Per la vedova Pezone, Rachele Valente, per anni amministratrice del mitico marchio, l'accusa di aver partecipato a una bancarotta che a catena avrebbe lasciato sul lastrico lavoratori e fornitori. Le stesse accuse erano state rivolte ai figli (allora soci dell'azienda) Domenico, Antonietta e Chiara Pezone, attuali gestori dell'attività, che, assistiti dagli avvocati Cesare Placanica e Massimo Lauro, sono stati però assolti con formula piena, uscendo a testa alta dallo scandalo. Il pm aveva chiesto anche per loro 5 anni di carcere.
LA VICENDA
Ma la storia giudiziaria parte da lontano. Tra il 1987 e il 1989, quando Rachele Valente e il marito «acquistavano con due società la Edil Rossi sas (dichiarata fallita poi nel 2002) e la Piavem di Torri Salvatore sas (fallita nel 1997) praticamente l'intero stabile sito tra via Pellegrino Rossi, via dello Statuto e piazza Vittorio, ove nei piani più bassi era svolta l'attività commerciale della storica ditta Mas, mentre gli appartamenti ai piani superiori venivano destinati ad abitazione dei componenti del nucleo familiare dei Pezone, mediante l'accensione di mutui fondiari per 11,5 miliardi di lire con la Bnl dei quali non pagavano nemmeno la prima rata».

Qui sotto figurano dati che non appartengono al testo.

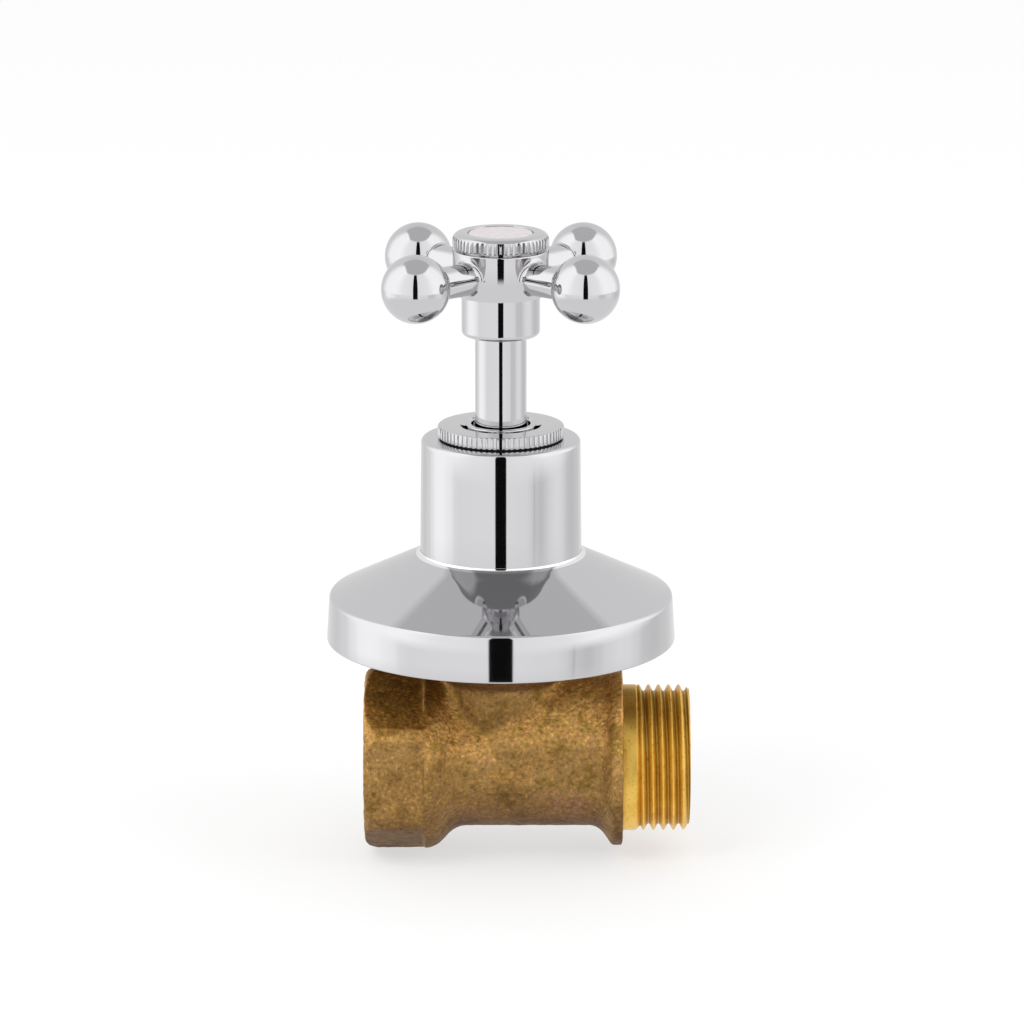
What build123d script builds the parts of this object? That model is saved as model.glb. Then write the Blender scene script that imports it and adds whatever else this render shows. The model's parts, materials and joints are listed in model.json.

Gli stessi, poi «costituivano nel 1989 la Mas srl che assumeva la gestione dell'attività e che, modificata nella denominazione di Linus srl nel 1999, veniva dichiarata fallita con sentenza del tribunale di Roma nel 2001 con una serie di atti e l'intervento di società, perseguivano l'intento di mantenere il possesso degli immobili e dell'azienda senza pagare alcun corrispettivo». Col risultato, si precisa, di «accumulare utili di ammontare non precisato lasciando accumulare debiti verso fornitori e enti impositori». Questo il quadro iniziale della procura. Che poi fa luce sul passaggio del patrimonio nel 1992 a una società amministrata dal nipote della signora Valente per il corrispettivo di 14,5 miliardi per l'accollo del mutuo «dichiarato pagato prima del contratto ciò che rendeva più difficoltosa l'azione esecutiva del creditore insoddisfatto, la Bnl». Tant'è che passano 5 anni e il ramo d'azienda, ossia Mas, viene ceduta ai tre fratelli Pezone - che a detta dell'accusa, poi caduta - per un paio d'anni hanno cominciato a vendere fino al sottocosto per ridurre il valore delle immobilizzazioni e del magazzino da 11 miliardi a 612 milioni di lire. Mas intanto, al di là degli annunci di chiusura, è sempre aperto, domenica inclusa.